The woman’s comment about ‘this country‘ also riled me, because in its petty-minded resentfulness I recognise my own bad habits. I’ve said things like this, probably even this week. Two hours ago I was stomping around the airport looking for a non-existent Terminale 2, cursing whoever designed the airport. Last week doing my application for citizenship I was damning in the strongest terms whichever stronzetto had devised the seemingly interminable and irrelevant questions. While doing my tax documents in Mexico a couple of years back I probably at certain points sounded to any purported eavesdropper like a proto-Donald Trump. It’s very, very easy to essentialise, to attribute any minor inconvenience to the entire people and culture of the country where one finds oneself.
She’s now explaining to us in English, from the perspective of someone who knows everything about Italy, that it takes some adjustment to live here. In England things work…differently, she says. Meaning: better. Meaning: My country is better than this one, the one I’ve chosen to make home. Non c’è logico, she repeats. But it looks beautiful and tastes nice, and that’s all that matters.
I’ve derided the expat mentality before, and it seems that here we have a living and whining embodiment of it. But maybe I’m being unfair. Perhaps she’s had a bad morning. Travelling is stressful, especially when at any given moment someone might – horror of horrors! address you in your own language. So I respond, in a jocular but pointed fashion, that at least people here don’t get worked up about the colour of their passports.
She might have laughed, but maybe she’s not from the same tribe as me. Apparently someone tried to have a ‘Brexit conversation’ with her in her hotel this morning at 7.30. I feel tempted to point out that it’s a very common topic of conversation. People around the world are confused by a country whose good sense they respected doing something so clearly harmful to its own interests. A lot of people in Italy look to all northern countries as emblematic instances of organisation and good sense. I could point this out, but the stewards are here with the sticky labels for our bags. I thank them profusely in English, a language I’ve spoken all my life and taught for the last twenty years. Such people have been funding my lifestyle for two decades; it’s also foreign students that keep my hometown (Sheffield) in existence.
I get on the plane and tell my wife about what happened. It strikes me it would make an entertaining thing to write about on the strictly (well, hopefully) non-whiny expat blog that I keep. I start to take notes but then remember that we have parental duties to attend to and also that we have a long journey ahead and my phone only has 48% of battery life left. What a depressing number.
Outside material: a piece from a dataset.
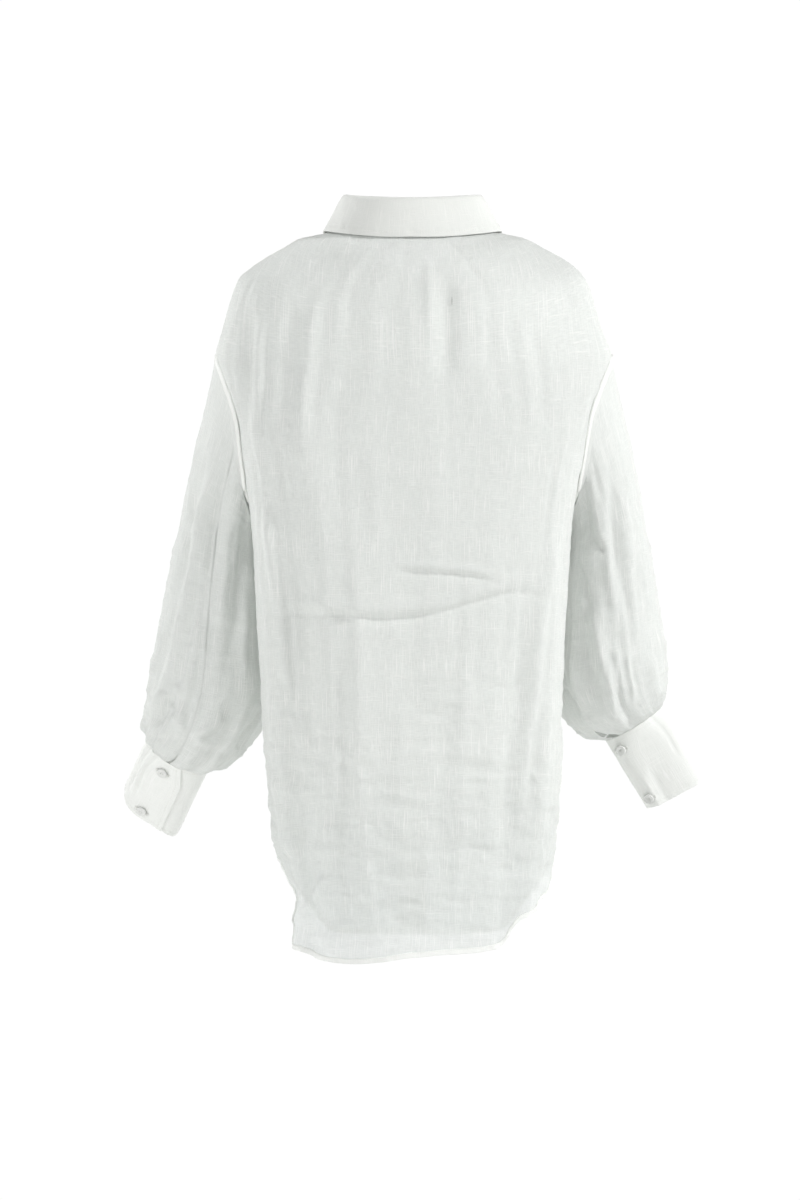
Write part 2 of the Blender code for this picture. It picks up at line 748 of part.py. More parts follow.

The girl next to us looks Turkish but turns out to be from Moldova. She speaks no English or Italian and my Romanian is limited to place names and words like seatbelt and fasten which I can see translated on the back of the seat in front. She seems not to have flown before, judging by her confusion upon that she can’t make phone calls once we’ve taken off. Despite the linguistic barriers, she’s brilliant at engaging with the baby and distracting her from her favourite game of Let’s Take Daddy-Waddy’s Glasses Off. (Her other hobby on aeroplanes is ripping up inflight magazines, publications which I had thought existed in order to sell high-end nick-nacks and trips to more glamorous destinations, but whose main purpose is I now realise, to give parents a bit of a break.) Across the aisle there’s a guy reading an article in La Repubblica headlined ‘Russia, Iran e altri exploit del gaffeur Boris Johnson’. I wonder what the girl next to is off to do in the UK. It’s wrong to essentialise, but I know that Moldova is often associated with sex trafficking. Still, I hate when people make negative judgments about me on the basis of where I happen to be from to me. Like assuming that because I’m English and live abroad I must be a self-centred, self-hating, whiny and overly judgmental English teacher who thinks they’re some sort of uniquely gifted linguistic genius because they’ve sort of half-mastered a foreign language and who believes themselves to have a God-given right to more and better working options on the basis of their national origin. That’s actually, I hate to admit, not 100% wide of the mark. But I’ve got no interest whatsoever in acquiring a blue fucking passport.